# Oscar & Bella having fun :D



## Aurelia (Apr 29, 2010)

Thought I'd share some pictures of Bella & Oscar having fun in the garden after their walk today 



























































































Thanks for looking


----------



## 1290423 (Aug 11, 2011)

Lovely pictures Aurialla - and Bella looks so so fit! Guess the young un in injecting new life in her eh!


----------



## Aurelia (Apr 29, 2010)

Oh yes!

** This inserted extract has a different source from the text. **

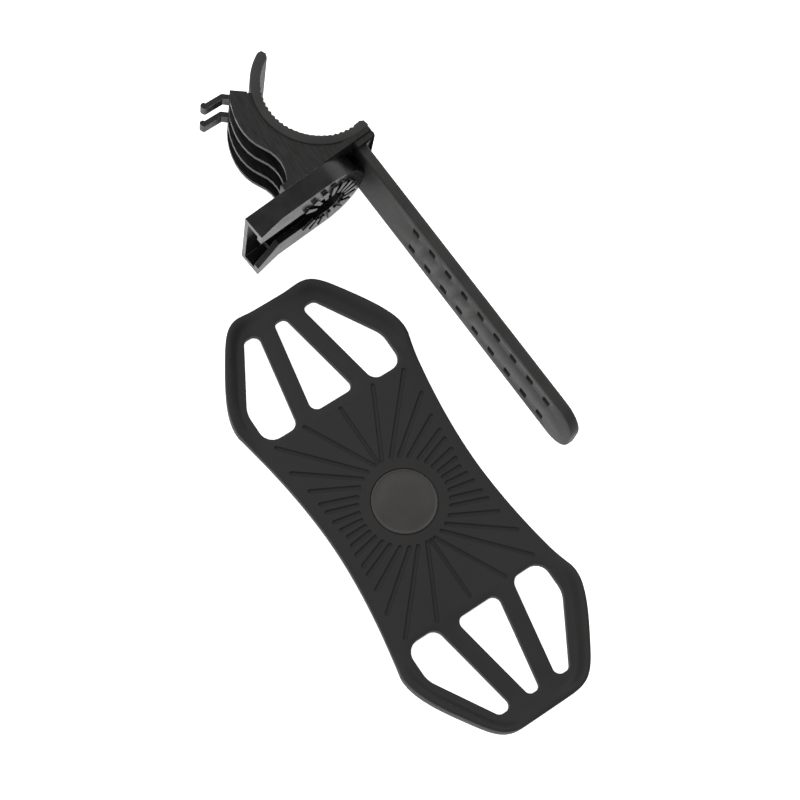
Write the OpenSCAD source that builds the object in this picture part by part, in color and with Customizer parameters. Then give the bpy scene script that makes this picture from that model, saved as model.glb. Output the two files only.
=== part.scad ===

Bella constantly bothers him to play chase around the circles in the garden ... It's hilarious to watch


----------



## FionaS (Jul 2, 2011)

Oscar is just amazing. <3


----------



## Chihuahua-Rocky (May 10, 2011)

Aww, they are both sooo cute!! Especially love Oscar though :001_wub:


----------



## Cleo38 (Jan 22, 2010)

Lovely pics - they are both gorgeous!


----------



## DKDREAM (Sep 15, 2008)

What beautiful happy healthy dogs. Great pictures as usual


----------



## Aurelia (Apr 29, 2010)

Thanks all  Oscar and Bella have blushed a little at your compliments :001_wub:


----------



## bearcub (Jul 19, 2011)

What beautiful dogs and what a lovely garden too 

Wish mine looked that immaculate but unfortunately Florence doesn't agree with me


----------



## xpalaboyx (Jun 17, 2008)

They are both sweethearts! Please hug them for me!!


----------



## Dally Banjo (Oct 22, 2009)

Great pics :thumbup: looks like they have there own race track


----------